Task to complete: Write out the entries below once more, exactly.

Recorded data:

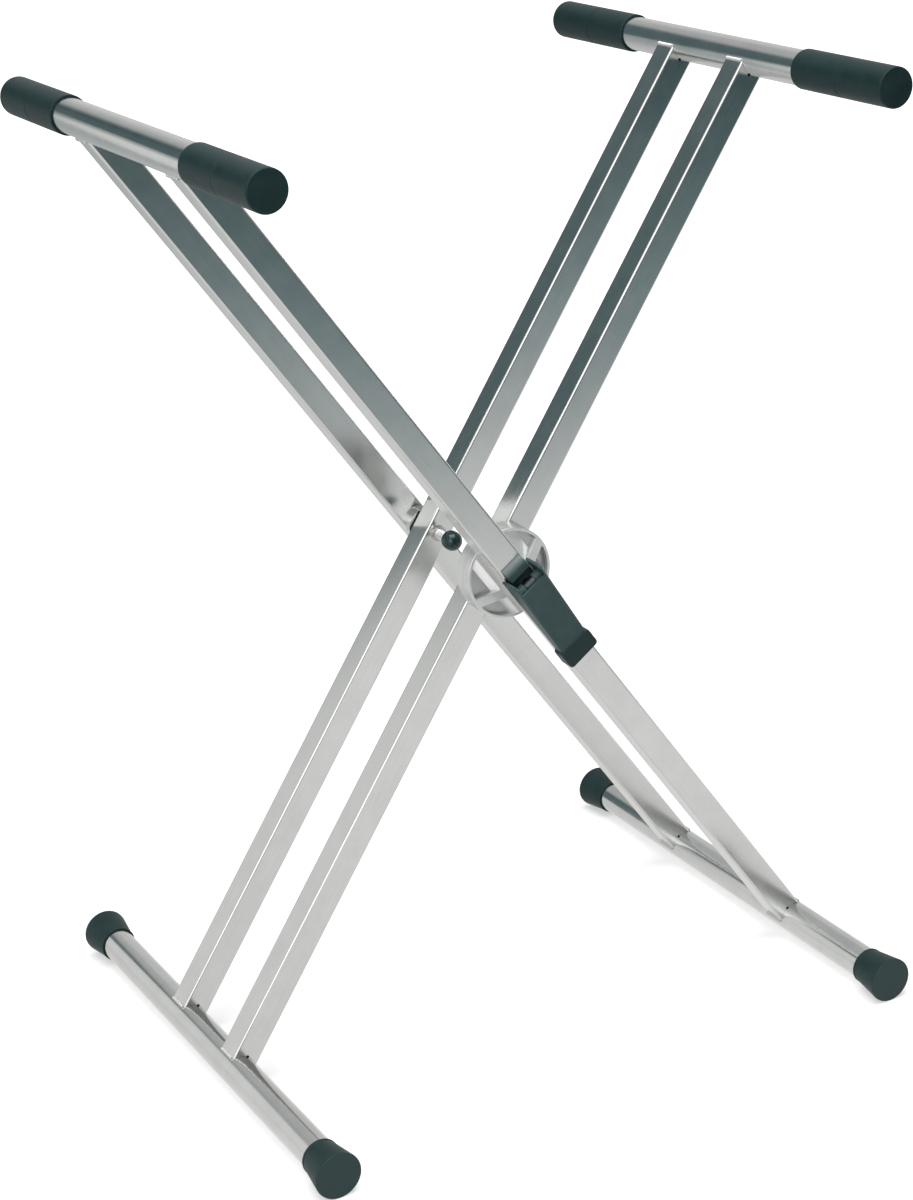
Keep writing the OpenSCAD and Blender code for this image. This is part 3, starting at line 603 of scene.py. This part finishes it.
def arc(radius, start, end, steps):
    """Points on a circle about the origin, from one angle to another."""
    angles = [start + (end - start) * k / steps for k in range(steps + 1)]
    return [Vector((radius * cos(angle), radius * sin(angle))) for angle in angles]


def pocket(side, upper):
    """The outline of a disc's pocket, seen from the front, on one side of the land."""
    reach = DISC_RADIUS - DISC_RIM
    offset = RIB_WIDTH / 2 / cos(RIB_SLANT) * (1 if upper else -1) - RIB_DROP
    slope = tan(RIB_SLANT)
    swing = 1 + slope ** 2
    x = (-slope * offset + sqrt(slope ** 2 * offset ** 2 - swing * (offset ** 2 - reach ** 2))) / swing
    rim_angle = atan2(offset + slope * x, x)
    land_angle = acos(POCKET_EDGE / reach) * (1 if upper else -1)
    outline = arc(reach, rim_angle, land_angle, 14) + [Vector((POCKET_EDGE, offset + slope * POCKET_EDGE))]
    outline = [Vector((side * p.x, p.y)) for p in outline]
    outline = eased(outline, POCKET_ROUND)
    area = sum(a.cross(b) for a, b in zip(outline, outline[1:] + outline[:1]))
    return outline if area < 0 else outline[::-1]


def joined(name, pieces):
    """One object of several pieces' meshes."""
    shape = bmesh.new()
    for piece in pieces:
        shape.from_mesh(piece.data)
        bpy.data.objects.remove(piece)
    mesh = bpy.data.meshes.new(name)
    shape.to_mesh(mesh)
    shape.free()
    whole = bpy.data.objects.new(name, mesh)
    bpy.context.scene.collection.objects.link(whole)
    return whole


def lofted(name, sections):
    """A closed piece through sections of equally many points."""
    points = [p for section in sections for p in section]
    size = len(sections[0])
    faces = [(r * size + k, r * size + (k + 1) % size, (r + 1) * size + (k + 1) % size, (r + 1) * size + k)
             for r in range(len(sections) - 1) for k in range(size)]
    faces += [tuple(range(size)), tuple(range((len(sections) - 1) * size, len(sections) * size))]
    piece = new_piece(name, points, faces)
    outward(piece)
    return piece


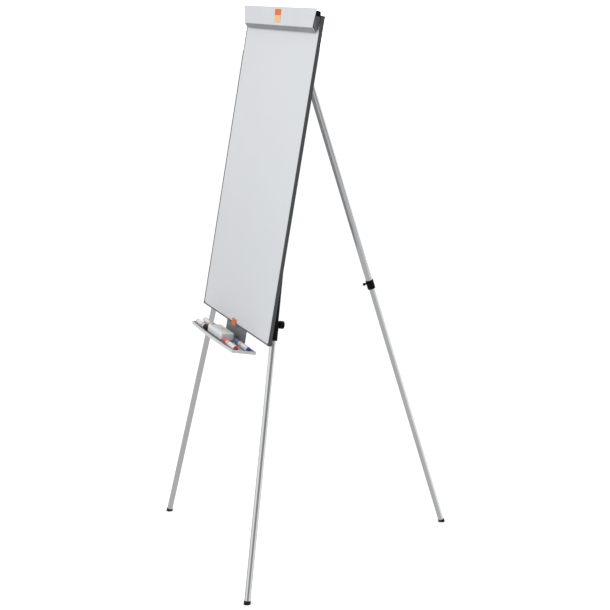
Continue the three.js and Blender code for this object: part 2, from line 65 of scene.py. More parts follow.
MM = 0.001
SIDES = 64                      # around a turned piece
SHARP = radians(34)             # edges folded by more than this are shaded sharp
MERGE = 2e-6                    # vertices closer than this are one
FLAT = radians(0.5)             # faces folded by less than this become one
GAP = 0.3                       # clearance between fitted parts
NODES = frame["nodes"]
JOINTS = {joint["name"]: joint for joint in frame["joints"]}
LEFT_RIGHT = (("left", -1), ("right", 1))
LEGS = ("left", "right", "rear")


# ---- Frames ------------------------------------------------------------------------------

def placed(x, y, z, origin):
    """A matrix from three axes and an origin in the row frame."""
    matrix = Matrix((x, y, z)).transposed().to_4x4()
    matrix.translation = Vector(origin)
    return matrix


def axis_of(joint):
    """Unit direction of a joint's axis."""
    return Vector(JOINTS[joint]["axis"]).normalized()


def node_points(node, place):
    """A CAD node's vertices in a local frame, in millimetres."""
    inverse = place.inverted()
    return [inverse @ vertex.co / MM for vertex in NODES[node].data.vertices]


def local_box(node, place):
    """Lowest and highest corner of a CAD node in a local frame, in millimetres."""
    points = node_points(node, place)
    low = Vector([min(point[i] for point in points) for i in range(3)])
    high = Vector([max(point[i] for point in points) for i in range(3)])
    return low, high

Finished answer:
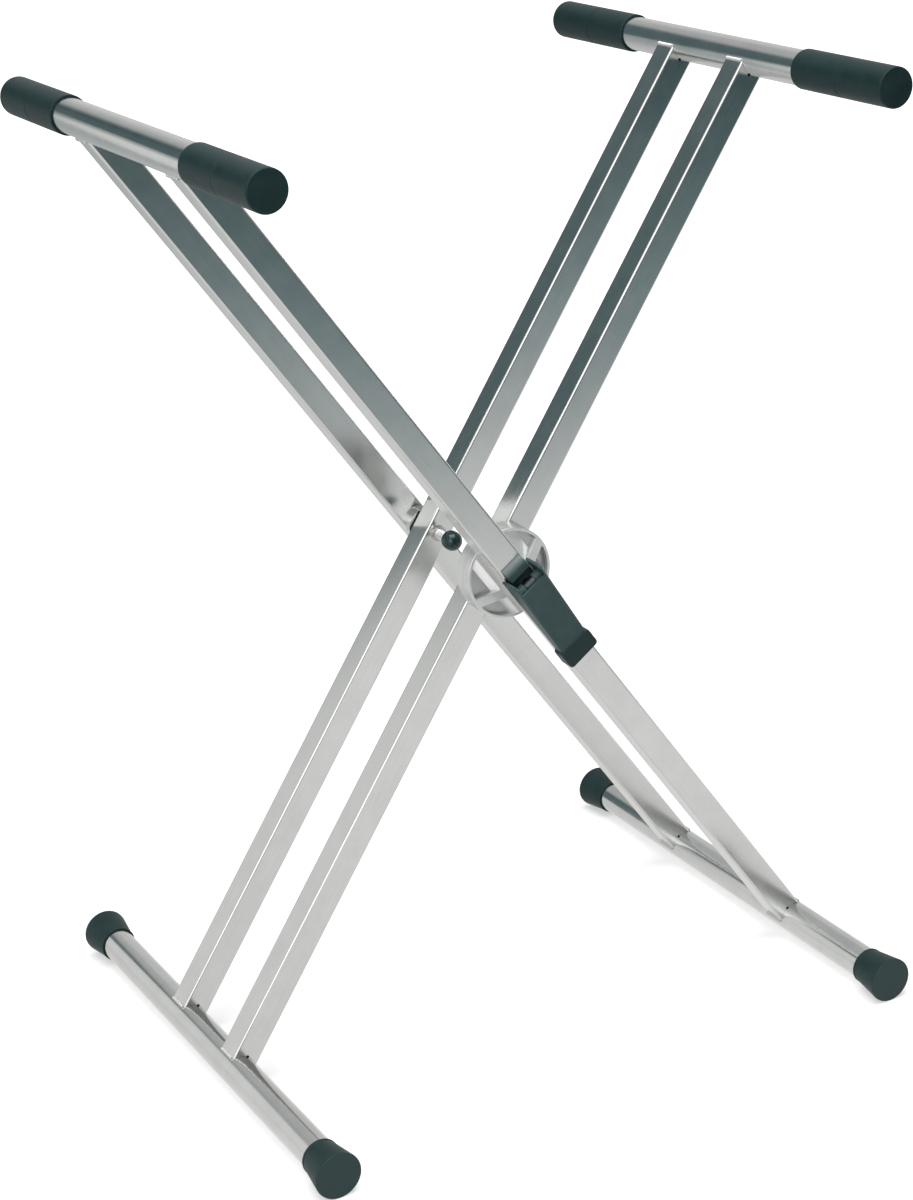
Keep writing the OpenSCAD and Blender code for this image. This is part 3, starting at line 603 of scene.py. This part finishes it.
def arc(radius, start, end, steps):
    """Points on a circle about the origin, from one angle to another."""
    angles = [start + (end - start) * k / steps for k in range(steps + 1)]
    return [Vector((radius * cos(angle), radius * sin(angle))) for angle in angles]


def pocket(side, upper):
    """The outline of a disc's pocket, seen from the front, on one side of the land."""
    reach = DISC_RADIUS - DISC_RIM
    offset = RIB_WIDTH / 2 / cos(RIB_SLANT) * (1 if upper else -1) - RIB_DROP
    slope = tan(RIB_SLANT)
    swing = 1 + slope ** 2
    x = (-slope * offset + sqrt(slope ** 2 * offset ** 2 - swing * (offset ** 2 - reach ** 2))) / swing
    rim_angle = atan2(offset + slope * x, x)
    land_angle = acos(POCKET_EDGE / reach) * (1 if upper else -1)
    outline = arc(reach, rim_angle, land_angle, 14) + [Vector((POCKET_EDGE, offset + slope * POCKET_EDGE))]
    outline = [Vector((side * p.x, p.y)) for p in outline]
    outline = eased(outline, POCKET_ROUND)
    area = sum(a.cross(b) for a, b in zip(outline, outline[1:] + outline[:1]))
    return outline if area < 0 else outline[::-1]


def joined(name, pieces):
    """One object of several pieces' meshes."""
    shape = bmesh.new()
    for piece in pieces:
        shape.from_mesh(piece.data)
        bpy.data.objects.remove(piece)
    mesh = bpy.data.meshes.new(name)
    shape.to_mesh(mesh)
    shape.free()
    whole = bpy.data.objects.new(name, mesh)
    bpy.context.scene.collection.objects.link(whole)
    return whole


def lofted(name, sections):
    """A closed piece through sections of equally many points."""
    points = [p for section in sections for p in section]
    size = len(sections[0])
    faces = [(r * size + k, r * size + (k + 1) % size, (r + 1) * size + (k + 1) % size, (r + 1) * size + k)
             for r in range(len(sections) - 1) for k in range(size)]
    faces += [tuple(range(size)), tuple(range((len(sections) - 1) * size, len(sections) * size))]
    piece = new_piece(name, points, faces)
    outward(piece)
    return piece


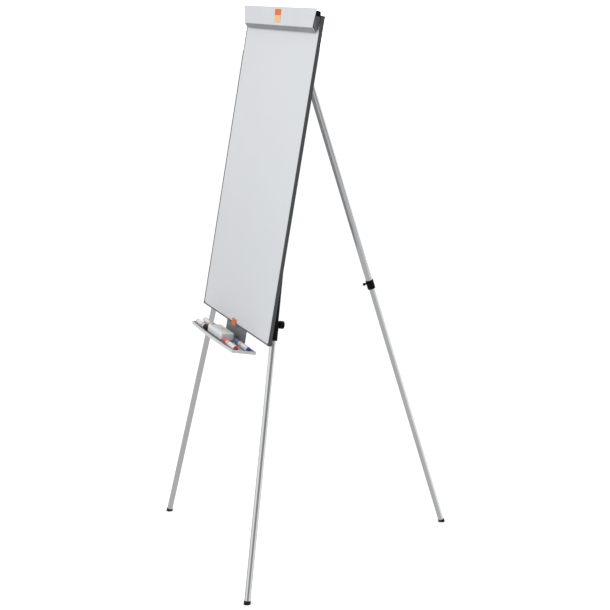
Continue the three.js and Blender code for this object: part 2, from line 65 of scene.py. More parts follow.
MM = 0.001
SIDES = 64                      # around a turned piece
SHARP = radians(34)             # edges folded by more than this are shaded sharp
MERGE = 2e-6                    # vertices closer than this are one
FLAT = radians(0.5)             # faces folded by less than this become one
GAP = 0.3                       # clearance between fitted parts
NODES = frame["nodes"]
JOINTS = {joint["name"]: joint for joint in frame["joints"]}
LEFT_RIGHT = (("left", -1), ("right", 1))
LEGS = ("left", "right", "rear")


# ---- Frames ------------------------------------------------------------------------------

def placed(x, y, z, origin):
    """A matrix from three axes and an origin in the row frame."""
    matrix = Matrix((x, y, z)).transposed().to_4x4()
    matrix.translation = Vector(origin)
    return matrix


def axis_of(joint):
    """Unit direction of a joint's axis."""
    return Vector(JOINTS[joint]["axis"]).normalized()


def node_points(node, place):
    """A CAD node's vertices in a local frame, in millimetres."""
    inverse = place.inverted()
    return [inverse @ vertex.co / MM for vertex in NODES[node].data.vertices]


def local_box(node, place):
    """Lowest and highest corner of a CAD node in a local frame, in millimetres."""
    points = node_points(node, place)
    low = Vector([min(point[i] for point in points) for i in range(3)])
    high = Vector([max(point[i] for point in points) for i in range(3)])
    return low, high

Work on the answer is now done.